La provocation est la stratégie médiatique du parti, par ailleurs couronnée de succès en termes de visibilité. Toutefois, on ne sait pas dire de l’extérieur s’il provoque à nouveau ou s’il expose juste un point de programme. Même lorsqu’il parle d’État islamique, il préfère faire des détours en disant qu’il veut une constitution en adéquation avec le Coran et que la proportion d’articles correspondant au texte sacré indique la proportion d’État islamique que contient déjà la Belgique.

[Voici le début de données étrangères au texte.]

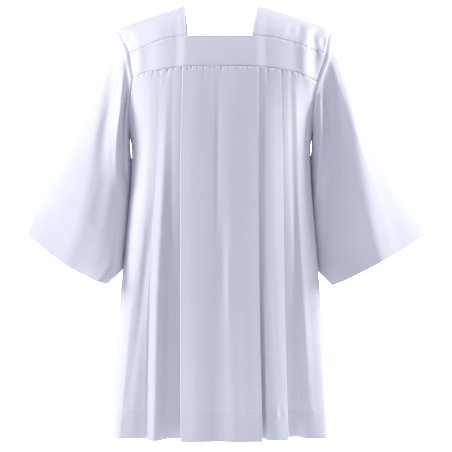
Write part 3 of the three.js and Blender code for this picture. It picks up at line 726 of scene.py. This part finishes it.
def skirt_rows():
    """Shares of the way down at which a skirt has its rows: close at the gathers and in the hem."""
    length = HEM_DROP - BAND_SEAM["drop"][0]
    above, below = (length - HEM_DEPTH + reach for reach in STITCHING_ROWS)
    stretches = {
        "nicks": (0, NICK_ROWS_END),
        "gathers": (NICK_ROWS_END, GATHER_ROWS_END),
        "plain": (GATHER_ROWS_END, above - STITCHING_CLEARANCE),
        "stitching": (above, below),
        "hem": (below, length - ROW_STEPS["hem"]),
    }
    rows = [np.arange(start, end, ROW_STEPS[name]) for name, (start, end) in stretches.items()]
    return np.concatenate([*rows, [length]]) / length


def skirt_relief(face, layer, points, bare):
    """How far the creases and gathers of a panel stand out from its plain form."""
    x = points[..., 0]
    drop = -points[..., 2]
    below = drop - band_seam(x)
    height = GATHER_RISE * np.maximum(1 - below / GATHER_RISE_LENGTH, 0) ** 2 + seam_sink(below)
    for at, lean, depth, length, width in zip(*PUCKERS[face].values()):
        nick = bell(below, NICK_LENGTH) * bell(x - at, NICK_WIDTH)
        fade = np.maximum(1 - below / length, 0) ** TROUGH_FADE
        spread = width * mix(*TROUGH_SPREAD, below / length)
        trough = TROUGH_SHARE * fade * bell(x - at - lean * below / length, spread)
        height = height - depth * (nick + trough)
    for panel, head, foot, top, bottom, width, rises in zip(*SKIRT_CREASES[face].values()):
        if panel != layer["panel"]:
            continue
        along = np.clip((drop - top) / (bottom - top), 0, 1)
        swell = np.pi * along**CREASE_FADE if bottom < HEM_DROP else np.pi / 2 * along
        fade = np.sin(swell) ** CREASE_FADE
        aside = x - mix(head, foot, along)
        shape = crest(aside, width, RIDGE_ROUNDING) if rises > 0 else bell(aside, width)
        height = height + rises * fade * shape
    sewn = drop - drop[-1] + HEM_DEPTH
    height = height + HEM_GROOVE * bell(sewn, HEM_GROOVE_WIDTH)
    for at, width, rises in zip(*HEM_PUCKERS[face].values()):
        height = height + rises * bell(sewn, HEM_PUCKER_REACH) * bell(x - at, width)
    return bare * height


def skirt_sheet(face):
    layers = skirt_layers(face)
    down = skirt_rows()
    blocks = []
    reliefs = []
    for n, layer in enumerate(layers):
        stops = np.array([stop_points(face, stop, down) for stop in layer["stops"]])
        points = catmull(stops, layer_places(face, layer))
        relief = np.zeros(points.shape[:2])
        if layer["panel"] is not None:
            bare = 1
            if layer["cover"]:
                side, stop = layer["cover"]
                covered = stop_points(face, stop, down)[:, :1]
                bare = smooth(0, COVER_MARGIN, side * (points[..., 0] - covered))
            relief = skirt_relief(face, layer, points, bare)
        if n > 0:
            before = blocks[-1][:, -1:]
            outward = layer["turn"] if layer["panel"] is None else -layers[n - 1]["turn"]
            angle = np.linspace(0, np.pi, TURN_STEPS + 2)[1:-1]
            share = ((1 - np.cos(angle)) / 2)[None, :, None]
            turn = mix(before, points[:, :1], share)
            turn[..., 0] += outward * FOLD_BULGE * np.sin(angle)
            blocks.append(turn)
            edge = reliefs[-1][:, -1:]
            reliefs.append(mix(edge, relief[:, :1], share[..., 0]))
        blocks.append(points)
        reliefs.append(relief)
    return np.concatenate(blocks, 1), np.concatenate(reliefs, 1)


def armhole_half(side, face):
    """One half of an armhole, from the shoulder tip down to the underarm, and the lines just inside it."""
    sign = SIDES[side]
    seam = band_seam(band_corner(side))
    shares = np.linspace(0, 1, ARMHOLE_STEPS + 1)

    def line(inset):
        shoulder = shoulder_points(side, np.full_like(shares, 1 - inset), FACES[face] * shares)
        band = band_points(face, np.full_like(shares, sign * (1 - inset)), shares)[1:]
        drop = mix(seam, UNDERARM_DROP, shares[1:])
        x = skirt_edge(side, drop) * (1 - inset)
        return np.concatenate([shoulder, band, body_point(face, x, drop, pleat_stack(x))])

    return line(0), line(INSET)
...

Le président joue sur les termes également ou évite de rentrer profondément dans le sujet, en disant que « les mots sont des sacs, ils prennent la forme de ce qu’on met dedans ».
On sent que, lorsque le parti ISLAM est dans les médias, il aime à faire le buzz, même si le message peut paraître rétrograde…
Les membres d’ISLAM ont appris à se servir du climat d’épouvante et de tous ces termes en « isme » pour faire parler d’eux. C’est un « bad buzz » assez malin car, au fond, ils n’ont rien à se reprocher. Ils ont un rapport aux médias difficile car ce sont des débats qui cristallisent des tensions, comme la séparation des hommes et des femmes dans les bus. Dans les médias, ils sont tournés en ridicule, et la période électorale récente a fait d’eux le dernier épouvantail de la prétendue « islamisation rampante » de la Belgique. C’est une autre stratégie électorale, mais celle des adversaires cette-fois. Malgré tout, ils sont invités.
« Il s’agit d’une bande de copains plus que d’un parti politique »
La presse accuse souvent les islamistes de double discours. Avez-vous ressenti cela chez les membres d’ISLAM ?
Oui mais pas dans le sens où on l’entend. C’est même plutôt l’inverse : ils ont un discours à destination des médias un peu terrifiant alors que, au sein du parti, ils prônaient une certaine ouverture… Mais cette ouverture n’était pas véritablement désirée car, au bout du compte, c’est toujours le trio fondateur qui décidait de tout et c’est d’ailleurs ce qui a provoqué la scission du parti.
ISLAM est-il un parti comme les autres ?
Je ne pense pas, du moins en ce qui concerne l’étiquette de « parti ». Certains parlent d’un « groupuscule », moi je pense qu’il s’agit plutôt d’une « bande de copains », termes entendus sur le terrain. Ils n’ont pas de local, pas de fonctions claires, ils excluent des membres sans réunir l’assemblée générale au complet, limitent le pouvoir au trio fondateur, ne permettent pas la délibération autour des points du programme, etc. Ils n’avaient pas grand-chose d’un parti politique, institué en tout cas.
Mais ce parti a-t-il une chance de renaître après des élections locales ratées ?
A priori, que ce soit aux communales (municipales) ou aux régionales, ils n’ont aucune chance. On me disait que leur stratégie médiatique allait leur rapporter des électeurs, du côté des extrêmes, mais les résultats sont tombés et leur nombre de voix a considérablement chuté. Il a même été divisé par deux à Molenbeek. Si j’étais du genre taquin, je dirais que malgré tout ce qu’on a pu raconter sur cette commune, l’État islamique n’intéresse pas les Molenbeekois. Bref, j’ai de sérieux doutes quant à un prochain succès électoral.